> Problem description
Check each line of the data for "caption" and select those that have it.

> Recorded data
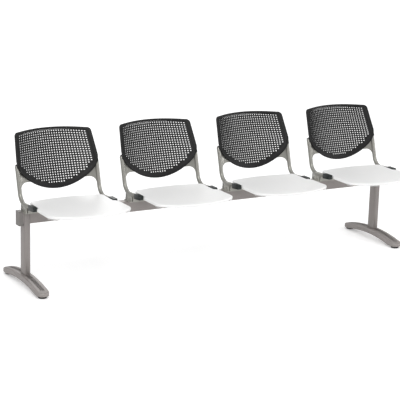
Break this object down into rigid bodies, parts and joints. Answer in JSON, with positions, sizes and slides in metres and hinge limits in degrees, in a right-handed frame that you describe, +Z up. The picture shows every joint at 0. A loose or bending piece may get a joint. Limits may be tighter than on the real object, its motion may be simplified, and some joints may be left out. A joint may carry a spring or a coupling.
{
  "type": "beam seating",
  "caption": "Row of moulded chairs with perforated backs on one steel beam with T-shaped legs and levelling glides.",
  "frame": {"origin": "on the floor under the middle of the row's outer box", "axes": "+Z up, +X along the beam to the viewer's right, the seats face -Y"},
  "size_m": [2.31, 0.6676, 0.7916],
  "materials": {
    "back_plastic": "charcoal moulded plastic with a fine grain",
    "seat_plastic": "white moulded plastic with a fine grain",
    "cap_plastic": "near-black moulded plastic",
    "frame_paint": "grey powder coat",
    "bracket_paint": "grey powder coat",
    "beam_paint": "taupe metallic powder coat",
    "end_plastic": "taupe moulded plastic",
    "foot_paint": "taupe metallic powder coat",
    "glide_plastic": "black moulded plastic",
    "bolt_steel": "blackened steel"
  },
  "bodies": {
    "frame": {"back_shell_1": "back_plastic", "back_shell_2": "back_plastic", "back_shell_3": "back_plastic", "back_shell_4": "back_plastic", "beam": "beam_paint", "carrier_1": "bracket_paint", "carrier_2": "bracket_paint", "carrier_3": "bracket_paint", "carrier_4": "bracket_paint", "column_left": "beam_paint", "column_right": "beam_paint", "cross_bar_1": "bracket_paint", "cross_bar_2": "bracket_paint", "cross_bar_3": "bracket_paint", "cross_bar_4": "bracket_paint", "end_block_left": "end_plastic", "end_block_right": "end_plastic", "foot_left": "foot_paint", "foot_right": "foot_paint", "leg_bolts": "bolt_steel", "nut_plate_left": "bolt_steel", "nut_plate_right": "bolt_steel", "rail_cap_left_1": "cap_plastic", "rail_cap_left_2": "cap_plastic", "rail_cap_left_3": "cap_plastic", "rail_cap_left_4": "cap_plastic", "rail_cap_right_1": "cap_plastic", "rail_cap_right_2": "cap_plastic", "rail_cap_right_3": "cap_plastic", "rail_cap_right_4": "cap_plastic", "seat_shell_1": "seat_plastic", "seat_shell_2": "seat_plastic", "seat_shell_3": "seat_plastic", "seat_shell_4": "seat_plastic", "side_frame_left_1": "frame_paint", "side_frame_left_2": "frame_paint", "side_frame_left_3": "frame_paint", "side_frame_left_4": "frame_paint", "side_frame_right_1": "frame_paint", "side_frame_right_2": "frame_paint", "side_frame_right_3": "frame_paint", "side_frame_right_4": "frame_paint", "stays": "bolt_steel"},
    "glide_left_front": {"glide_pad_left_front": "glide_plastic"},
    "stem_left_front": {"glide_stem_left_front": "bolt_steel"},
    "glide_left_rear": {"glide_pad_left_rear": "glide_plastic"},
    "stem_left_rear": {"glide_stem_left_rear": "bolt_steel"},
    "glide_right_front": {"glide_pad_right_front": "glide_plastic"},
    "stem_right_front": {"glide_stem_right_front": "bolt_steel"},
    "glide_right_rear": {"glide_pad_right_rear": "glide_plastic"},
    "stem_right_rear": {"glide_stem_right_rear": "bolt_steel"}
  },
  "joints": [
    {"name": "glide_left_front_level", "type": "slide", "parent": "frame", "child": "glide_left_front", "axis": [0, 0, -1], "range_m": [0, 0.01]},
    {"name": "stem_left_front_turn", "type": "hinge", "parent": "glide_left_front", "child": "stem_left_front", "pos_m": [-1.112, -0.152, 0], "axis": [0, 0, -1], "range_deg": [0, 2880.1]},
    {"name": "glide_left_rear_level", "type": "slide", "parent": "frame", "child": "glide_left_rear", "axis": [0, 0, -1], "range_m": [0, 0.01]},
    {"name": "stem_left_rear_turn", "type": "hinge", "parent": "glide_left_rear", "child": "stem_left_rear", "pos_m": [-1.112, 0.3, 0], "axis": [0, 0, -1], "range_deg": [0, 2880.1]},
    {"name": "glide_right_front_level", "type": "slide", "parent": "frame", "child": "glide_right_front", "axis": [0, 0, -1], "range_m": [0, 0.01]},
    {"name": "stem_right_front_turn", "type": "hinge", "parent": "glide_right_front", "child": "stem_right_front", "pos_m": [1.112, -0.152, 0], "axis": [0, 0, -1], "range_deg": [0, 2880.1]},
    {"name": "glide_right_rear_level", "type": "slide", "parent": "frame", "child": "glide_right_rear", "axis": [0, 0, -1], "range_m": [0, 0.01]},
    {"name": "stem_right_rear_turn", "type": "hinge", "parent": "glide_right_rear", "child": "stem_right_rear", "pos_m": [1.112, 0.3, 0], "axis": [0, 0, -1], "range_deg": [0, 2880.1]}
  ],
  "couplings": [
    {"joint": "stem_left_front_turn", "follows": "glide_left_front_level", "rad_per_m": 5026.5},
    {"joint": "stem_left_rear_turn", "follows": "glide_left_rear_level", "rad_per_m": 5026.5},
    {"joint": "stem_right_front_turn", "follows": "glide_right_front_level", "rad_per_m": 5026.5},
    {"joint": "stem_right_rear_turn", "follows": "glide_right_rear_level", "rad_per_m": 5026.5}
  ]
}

---

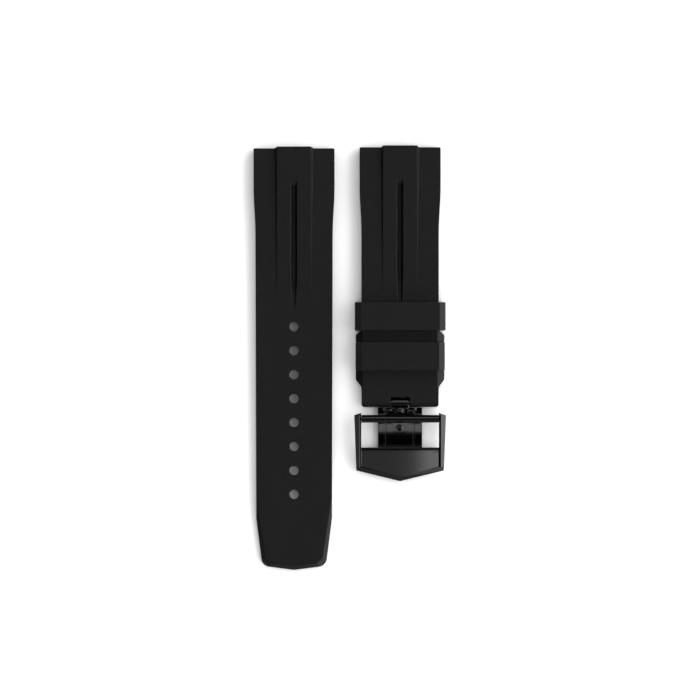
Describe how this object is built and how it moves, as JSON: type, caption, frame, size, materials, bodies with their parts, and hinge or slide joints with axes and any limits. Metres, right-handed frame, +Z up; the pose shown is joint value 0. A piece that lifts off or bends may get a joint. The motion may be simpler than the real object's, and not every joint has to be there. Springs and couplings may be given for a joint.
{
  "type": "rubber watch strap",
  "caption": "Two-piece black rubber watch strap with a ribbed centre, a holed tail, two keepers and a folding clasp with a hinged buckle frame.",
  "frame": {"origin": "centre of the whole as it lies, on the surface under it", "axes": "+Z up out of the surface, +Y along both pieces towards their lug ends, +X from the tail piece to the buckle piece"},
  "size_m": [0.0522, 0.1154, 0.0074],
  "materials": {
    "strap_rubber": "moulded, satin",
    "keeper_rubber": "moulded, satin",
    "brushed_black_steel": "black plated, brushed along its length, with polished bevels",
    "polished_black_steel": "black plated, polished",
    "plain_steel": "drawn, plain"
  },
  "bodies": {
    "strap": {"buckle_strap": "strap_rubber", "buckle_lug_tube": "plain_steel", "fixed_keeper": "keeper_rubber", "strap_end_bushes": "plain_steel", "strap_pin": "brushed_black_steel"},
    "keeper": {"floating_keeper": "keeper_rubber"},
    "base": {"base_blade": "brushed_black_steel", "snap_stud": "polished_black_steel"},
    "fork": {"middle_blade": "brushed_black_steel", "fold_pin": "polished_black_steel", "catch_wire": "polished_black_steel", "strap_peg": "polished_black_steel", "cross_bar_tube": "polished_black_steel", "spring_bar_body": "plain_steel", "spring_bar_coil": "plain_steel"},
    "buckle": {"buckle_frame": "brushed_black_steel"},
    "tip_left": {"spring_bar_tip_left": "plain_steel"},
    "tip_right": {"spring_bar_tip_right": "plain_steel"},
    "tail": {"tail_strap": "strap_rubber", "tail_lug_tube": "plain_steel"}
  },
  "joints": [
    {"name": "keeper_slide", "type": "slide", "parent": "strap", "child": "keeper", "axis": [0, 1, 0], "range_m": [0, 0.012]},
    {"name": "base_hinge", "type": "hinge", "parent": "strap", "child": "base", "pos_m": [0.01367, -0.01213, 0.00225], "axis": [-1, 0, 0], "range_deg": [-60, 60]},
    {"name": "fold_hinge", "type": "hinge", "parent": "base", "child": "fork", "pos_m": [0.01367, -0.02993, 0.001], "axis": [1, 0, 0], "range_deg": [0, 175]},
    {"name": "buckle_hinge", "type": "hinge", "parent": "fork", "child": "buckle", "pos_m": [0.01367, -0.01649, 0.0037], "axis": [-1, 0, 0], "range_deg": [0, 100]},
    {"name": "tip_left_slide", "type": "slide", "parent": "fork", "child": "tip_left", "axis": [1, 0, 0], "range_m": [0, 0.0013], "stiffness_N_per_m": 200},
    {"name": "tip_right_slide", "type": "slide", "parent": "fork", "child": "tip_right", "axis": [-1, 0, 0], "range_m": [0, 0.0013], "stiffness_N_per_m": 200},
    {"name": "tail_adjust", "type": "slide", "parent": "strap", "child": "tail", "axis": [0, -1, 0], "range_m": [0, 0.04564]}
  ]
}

> Response
  "caption": "Row of moulded chairs with perforated backs on one steel beam with T-shaped legs and levelling glides.",
Describe how this object is built and how it moves, as JSON: type, caption, frame, size, materials, bodies with their parts, and hinge or slide joints with axes and any limits. Metres, right-handed frame, +Z up; the pose shown is joint value 0. A piece that lifts off or bends may get a joint. The motion may be simpler than the real object's, and not every joint has to be there. Springs and couplings may be given for a joint.
  "caption": "Two-piece black rubber watch strap with a ribbed centre, a holed tail, two keepers and a folding clasp with a hinged buckle frame.",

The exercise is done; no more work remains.